═══ RECORDED INFORMATION
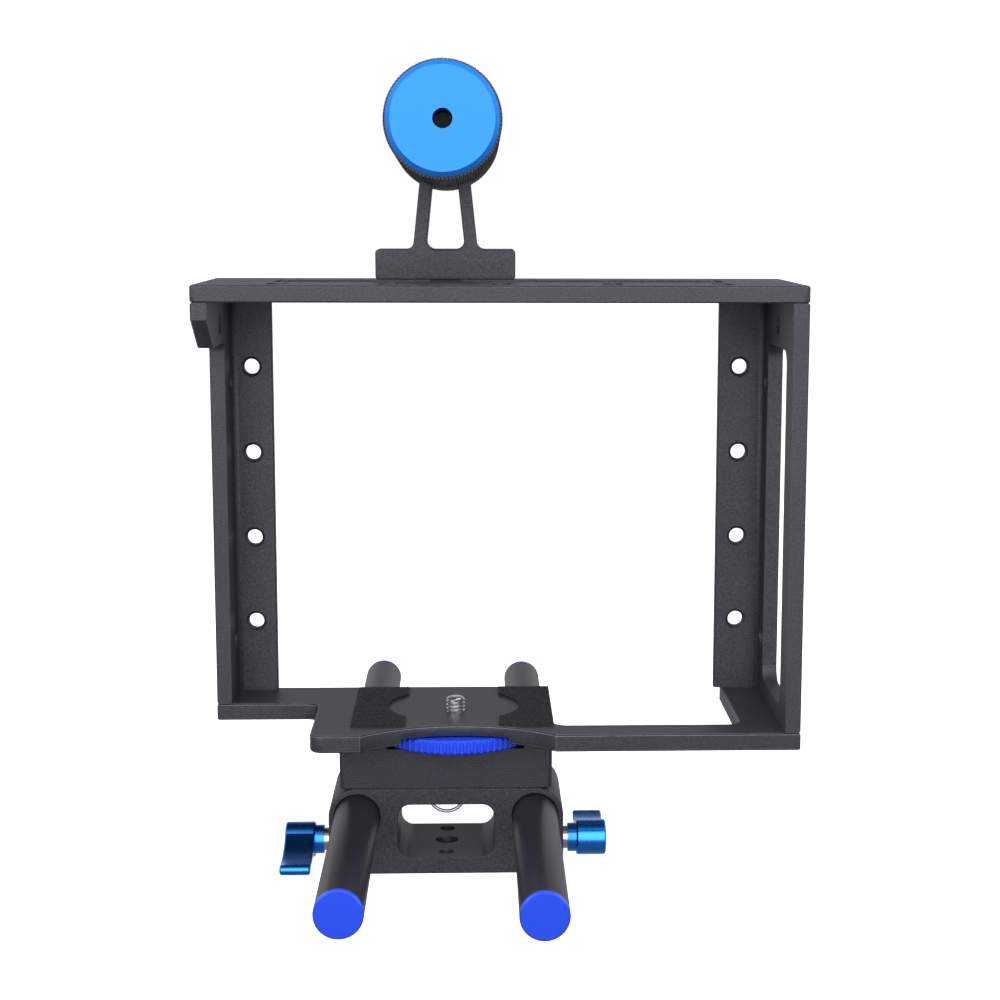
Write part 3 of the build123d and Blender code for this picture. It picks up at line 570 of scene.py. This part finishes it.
def threaded_screw():
    """The screw's shank with its helical thread and domed tip, standing on its flat head."""
    mesh = bmesh.new()
    bottom, top = screw_low.z + HEAD_HEIGHT, screw_high.z
    turns = math.ceil((top - bottom) / SCREW_PITCH) + 2
    start = bottom - 1.5 * SCREW_PITCH
    steps = [(turn + share, crest) for turn in range(turns + 1) for share, crest in PROFILE]
    columns = []
    for column in range(COLUMNS):
        part = column / COLUMNS
        verts = []
        for along, crest in steps:
            z = min(max(start + SCREW_PITCH * (along + part), bottom), top)
            radius = SCREW_RADIUS - THREAD_HEIGHT * (1.0 - crest)
            near_tip = min(1.0, max(0.0, z - (top - SCREW_DOME)) / SCREW_DOME)
            radius = min(radius, SCREW_RADIUS - 1.9 * SCREW_DOME * (1 - math.cos(math.asin(near_tip))))
            angle = 2 * math.pi * part
            verts.append(mesh.verts.new((radius * math.cos(angle), radius * math.sin(angle), z)))
        columns.append(verts)
    for column in range(COLUMNS):
        wrapped = column == COLUMNS - 1
        here = columns[column]
        there = columns[0][len(PROFILE):] if wrapped else columns[column + 1]
        for k in range(min(len(here), len(there)) - 1):
            mesh.faces.new((here[k], there[k], there[k + 1], here[k + 1]))
    bmesh.ops.remove_doubles(mesh, verts=mesh.verts, dist=1e-6)
    rims = [e for e in mesh.edges if e.is_boundary]
    bmesh.ops.holes_fill(mesh, edges=rims, sides=0)
    head = bmesh.ops.create_cone(
        mesh, cap_ends=True, segments=64, radius1=HEAD_RADIUS, radius2=HEAD_RADIUS,
        depth=HEAD_HEIGHT, matrix=Matrix.Translation((0, 0, screw_low.z + HEAD_HEIGHT / 2)),
    )
    rim = [e for v in head["verts"] for e in v.link_edges if v.co.z < screw_low.z + 1e-6]
    rim = [e for e in set(rim) if all(v.co.z < screw_low.z + 1e-6 for v in e.verts)]
    bmesh.ops.bevel(mesh, geom=rim, offset=0.0003, segments=2, affect="EDGES")
    bmesh.ops.recalc_face_normals(mesh, faces=mesh.faces)
    return mesh


chrome = bright_steel("chrome", (0.70, 0.71, 0.73), 0.26)
screw = new_piece("camera_screw_thread", threaded_screw(), chrome, "wheel", "chrome", "camera_screw")
for face in screw.data.polygons:
    face.use_smooth = True
screw.data.set_sharp_from_angle(angle=math.radians(35.0))
dress(("thumb_wheel",), royal_blue("blue_wheel", (0, 0, wheel_low.z), (0, 0, 1)))

# ------------------------------------------------------------------ pads
# Two strips of black rubber with a moulded weave are glued on the base plate, one each
# side of the camera screw, and cut round to clear it.
PAD_THREAD = 0.0010            # width of one raised thread
PAD_STITCH = 0.0024            # its length, before it dips under the next
PAD_RELIEF = 0.00038
PAD_CELLS = 4                  # mesh steps across a thread
PAD_STEPS = 6                  # mesh steps along a stitch
PAD_RING = 0.0224              # radius kept clear round the camera screw
PAD_RING_X = -0.0007


def rubber(name):
    """Black rubber: dull, with a fine mottle of dust."""
    skin_paint = bpy.data.materials.new(name)
    skin_paint.use_nodes = True
    tree = skin_paint.node_tree
    skin = tree.nodes["Principled BSDF"]
    place = tree.nodes.new("ShaderNodeTexCoord")
    dust = tree.nodes.new("ShaderNodeTexNoise")
    dust.inputs["Scale"].default_value = 1500.0
    dust.inputs["Detail"].default_value = 5.0
    tones = tree.nodes.new("ShaderNodeValToRGB")
    tones.color_ramp.elements[0].position = 0.4
    tones.color_ramp.elements[0].color = (0.004, 0.004, 0.005, 1.0)
    tones.color_ramp.elements[1].position = 0.8
    tones.color_ramp.elements[1].color = (0.02, 0.02, 0.022, 1.0)
    bump = tree.nodes.new("ShaderNodeBump")
    bump.inputs["Strength"].default_value = 0.3
    bump.inputs["Distance"].default_value = 0.00005
    tree.links.new(place.outputs["Object"], dust.inputs["Vector"])
    tree.links.new(dust.outputs["Fac"], tones.inputs["Fac"])
    tree.links.new(dust.outputs["Fac"], bump.inputs["Height"])
    tree.links.new(tones.outputs["Color"], skin.inputs["Base Color"])
    tree.links.new(bump.outputs["Normal"], skin.inputs["Normal"])
    skin.inputs["Roughness"].default_value = 0.62
    skin.inputs["Specular IOR Level"].default_value = 0.35
    return skin_paint


def woven_pad(low, high):
    """A flat strip whose top is pressed into a weave of short raised stitches."""
    mesh = bmesh.new()
    threads = round((high.x - low.x) / PAD_THREAD)
    rows = round((high.y - low.y) / PAD_STITCH)
    across, along = PAD_CELLS * threads, PAD_STEPS * rows
    verts = []
    for j in range(along + 1):
        row, climb = divmod(j / PAD_STEPS, 1.0)
        for i in range(across + 1):
            thread = i / PAD_CELLS + 0.5 * (row % 2)
            swell = abs(math.sin(math.pi * thread)) * math.sin(math.pi * climb) ** 0.7
            edge = i in (0, across) or j in (0, along)
            x = low.x + (high.x - low.x) * i / across
            y = low.y + (high.y - low.y) * j / along
            if j in (0, along):
                y += (1 if j == 0 else -1) * 0.5 * PAD_RELIEF * (1 - math.sin(math.pi * thread) ** 2)
            sunk = PAD_RELIEF if edge else PAD_RELIEF * (1 - swell)
            verts.append(mesh.verts.new((x, y, high.z - sunk)))
    for j in range(along):
        for i in range(across):
            a = j * (across + 1) + i
            mesh.faces.new((verts[a], verts[a + 1], verts[a + across + 2], verts[a + across + 1]))
    rim = [e for e in mesh.edges if e.is_boundary]
    skirt = bmesh.ops.extrude_edge_only(mesh, edges=rim)["geom"]
    for part in skirt:
        if isinstance(part, bmesh.types.BMVert):
            part.co.z = low.z
    bmesh.ops.holes_fill(mesh, edges=[e for e in mesh.edges if e.is_boundary], sides=0)
    bmesh.ops.recalc_face_normals(mesh, faces=mesh.faces)
    return mesh


pad_rubber = rubber("pad_rubber")
for side in ("left", "right"):
    low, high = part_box(f"pad_{side}")
    pad = new_piece(
        f"pad_{side}_weave", woven_pad(low, high), pad_rubber, "cage", "pad_rubber", f"pad_{side}"
    )
    ring = bmesh.new()
    bmesh.ops.create_cone(
        ring, cap_ends=True, segments=96, radius1=PAD_RING, radius2=PAD_RING, depth=0.01,
        matrix=Matrix.Translation((PAD_RING_X, (low.y + high.y) / 2, 0.0)),
    )
    cut_away(pad, ring)

# ------------------------------------------------------------------ ring screw
# A low round head with a folding wire ring hangs in the clamp window. It draws the clamp
# block up to the riser, and it is plated like the camera screw.
dress(("d_ring_screw",), chrome, edge=0.00015)
dress(("d_ring",), chrome)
══════
• **EXERCISE INSTRUCTIONS**
Every line above should be written out again exactly as it stands.

• **REPLY**
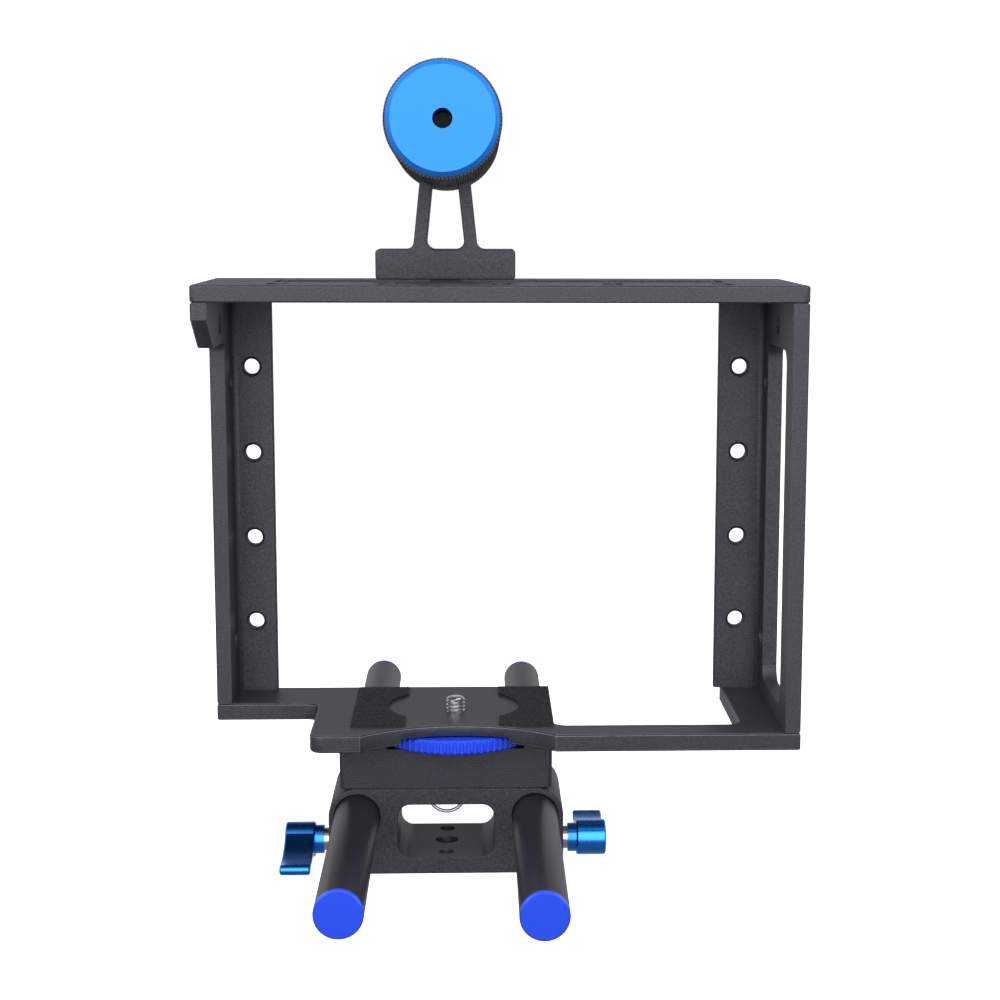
Write part 3 of the build123d and Blender code for this picture. It picks up at line 570 of scene.py. This part finishes it.
def threaded_screw():
    """The screw's shank with its helical thread and domed tip, standing on its flat head."""
    mesh = bmesh.new()
    bottom, top = screw_low.z + HEAD_HEIGHT, screw_high.z
    turns = math.ceil((top - bottom) / SCREW_PITCH) + 2
    start = bottom - 1.5 * SCREW_PITCH
    steps = [(turn + share, crest) for turn in range(turns + 1) for share, crest in PROFILE]
    columns = []
    for column in range(COLUMNS):
        part = column / COLUMNS
        verts = []
        for along, crest in steps:
            z = min(max(start + SCREW_PITCH * (along + part), bottom), top)
            radius = SCREW_RADIUS - THREAD_HEIGHT * (1.0 - crest)
            near_tip = min(1.0, max(0.0, z - (top - SCREW_DOME)) / SCREW_DOME)
            radius = min(radius, SCREW_RADIUS - 1.9 * SCREW_DOME * (1 - math.cos(math.asin(near_tip))))
            angle = 2 * math.pi * part
            verts.append(mesh.verts.new((radius * math.cos(angle), radius * math.sin(angle), z)))
        columns.append(verts)
    for column in range(COLUMNS):
        wrapped = column == COLUMNS - 1
        here = columns[column]
        there = columns[0][len(PROFILE):] if wrapped else columns[column + 1]
        for k in range(min(len(here), len(there)) - 1):
            mesh.faces.new((here[k], there[k], there[k + 1], here[k + 1]))
    bmesh.ops.remove_doubles(mesh, verts=mesh.verts, dist=1e-6)
    rims = [e for e in mesh.edges if e.is_boundary]
    bmesh.ops.holes_fill(mesh, edges=rims, sides=0)
    head = bmesh.ops.create_cone(
        mesh, cap_ends=True, segments=64, radius1=HEAD_RADIUS, radius2=HEAD_RADIUS,
        depth=HEAD_HEIGHT, matrix=Matrix.Translation((0, 0, screw_low.z + HEAD_HEIGHT / 2)),
    )
    rim = [e for v in head["verts"] for e in v.link_edges if v.co.z < screw_low.z + 1e-6]
    rim = [e for e in set(rim) if all(v.co.z < screw_low.z + 1e-6 for v in e.verts)]
    bmesh.ops.bevel(mesh, geom=rim, offset=0.0003, segments=2, affect="EDGES")
    bmesh.ops.recalc_face_normals(mesh, faces=mesh.faces)
    return mesh


chrome = bright_steel("chrome", (0.70, 0.71, 0.73), 0.26)
screw = new_piece("camera_screw_thread", threaded_screw(), chrome, "wheel", "chrome", "camera_screw")
for face in screw.data.polygons:
    face.use_smooth = True
screw.data.set_sharp_from_angle(angle=math.radians(35.0))
dress(("thumb_wheel",), royal_blue("blue_wheel", (0, 0, wheel_low.z), (0, 0, 1)))

# ------------------------------------------------------------------ pads
# Two strips of black rubber with a moulded weave are glued on the base plate, one each
# side of the camera screw, and cut round to clear it.
PAD_THREAD = 0.0010            # width of one raised thread
PAD_STITCH = 0.0024            # its length, before it dips under the next
PAD_RELIEF = 0.00038
PAD_CELLS = 4                  # mesh steps across a thread
PAD_STEPS = 6                  # mesh steps along a stitch
PAD_RING = 0.0224              # radius kept clear round the camera screw
PAD_RING_X = -0.0007


def rubber(name):
    """Black rubber: dull, with a fine mottle of dust."""
    skin_paint = bpy.data.materials.new(name)
    skin_paint.use_nodes = True
    tree = skin_paint.node_tree
    skin = tree.nodes["Principled BSDF"]
    place = tree.nodes.new("ShaderNodeTexCoord")
    dust = tree.nodes.new("ShaderNodeTexNoise")
    dust.inputs["Scale"].default_value = 1500.0
    dust.inputs["Detail"].default_value = 5.0
    tones = tree.nodes.new("ShaderNodeValToRGB")
    tones.color_ramp.elements[0].position = 0.4
    tones.color_ramp.elements[0].color = (0.004, 0.004, 0.005, 1.0)
    tones.color_ramp.elements[1].position = 0.8
    tones.color_ramp.elements[1].color = (0.02, 0.02, 0.022, 1.0)
    bump = tree.nodes.new("ShaderNodeBump")
    bump.inputs["Strength"].default_value = 0.3
    bump.inputs["Distance"].default_value = 0.00005
    tree.links.new(place.outputs["Object"], dust.inputs["Vector"])
    tree.links.new(dust.outputs["Fac"], tones.inputs["Fac"])
    tree.links.new(dust.outputs["Fac"], bump.inputs["Height"])
    tree.links.new(tones.outputs["Color"], skin.inputs["Base Color"])
    tree.links.new(bump.outputs["Normal"], skin.inputs["Normal"])
    skin.inputs["Roughness"].default_value = 0.62
    skin.inputs["Specular IOR Level"].default_value = 0.35
    return skin_paint


def woven_pad(low, high):
    """A flat strip whose top is pressed into a weave of short raised stitches."""
    mesh = bmesh.new()
    threads = round((high.x - low.x) / PAD_THREAD)
    rows = round((high.y - low.y) / PAD_STITCH)
    across, along = PAD_CELLS * threads, PAD_STEPS * rows
    verts = []
    for j in range(along + 1):
        row, climb = divmod(j / PAD_STEPS, 1.0)
        for i in range(across + 1):
            thread = i / PAD_CELLS + 0.5 * (row % 2)
            swell = abs(math.sin(math.pi * thread)) * math.sin(math.pi * climb) ** 0.7
            edge = i in (0, across) or j in (0, along)
            x = low.x + (high.x - low.x) * i / across
            y = low.y + (high.y - low.y) * j / along
            if j in (0, along):
                y += (1 if j == 0 else -1) * 0.5 * PAD_RELIEF * (1 - math.sin(math.pi * thread) ** 2)
            sunk = PAD_RELIEF if edge else PAD_RELIEF * (1 - swell)
            verts.append(mesh.verts.new((x, y, high.z - sunk)))
    for j in range(along):
        for i in range(across):
            a = j * (across + 1) + i
            mesh.faces.new((verts[a], verts[a + 1], verts[a + across + 2], verts[a + across + 1]))
    rim = [e for e in mesh.edges if e.is_boundary]
    skirt = bmesh.ops.extrude_edge_only(mesh, edges=rim)["geom"]
    for part in skirt:
        if isinstance(part, bmesh.types.BMVert):
            part.co.z = low.z
    bmesh.ops.holes_fill(mesh, edges=[e for e in mesh.edges if e.is_boundary], sides=0)
    bmesh.ops.recalc_face_normals(mesh, faces=mesh.faces)
    return mesh


pad_rubber = rubber("pad_rubber")
for side in ("left", "right"):
    low, high = part_box(f"pad_{side}")
    pad = new_piece(
        f"pad_{side}_weave", woven_pad(low, high), pad_rubber, "cage", "pad_rubber", f"pad_{side}"
    )
    ring = bmesh.new()
    bmesh.ops.create_cone(
        ring, cap_ends=True, segments=96, radius1=PAD_RING, radius2=PAD_RING, depth=0.01,
        matrix=Matrix.Translation((PAD_RING_X, (low.y + high.y) / 2, 0.0)),
    )
    cut_away(pad, ring)

# ------------------------------------------------------------------ ring screw
# A low round head with a folding wire ring hangs in the clamp window. It draws the clamp
# block up to the riser, and it is plated like the camera screw.
dress(("d_ring_screw",), chrome, edge=0.00015)
dress(("d_ring",), chrome)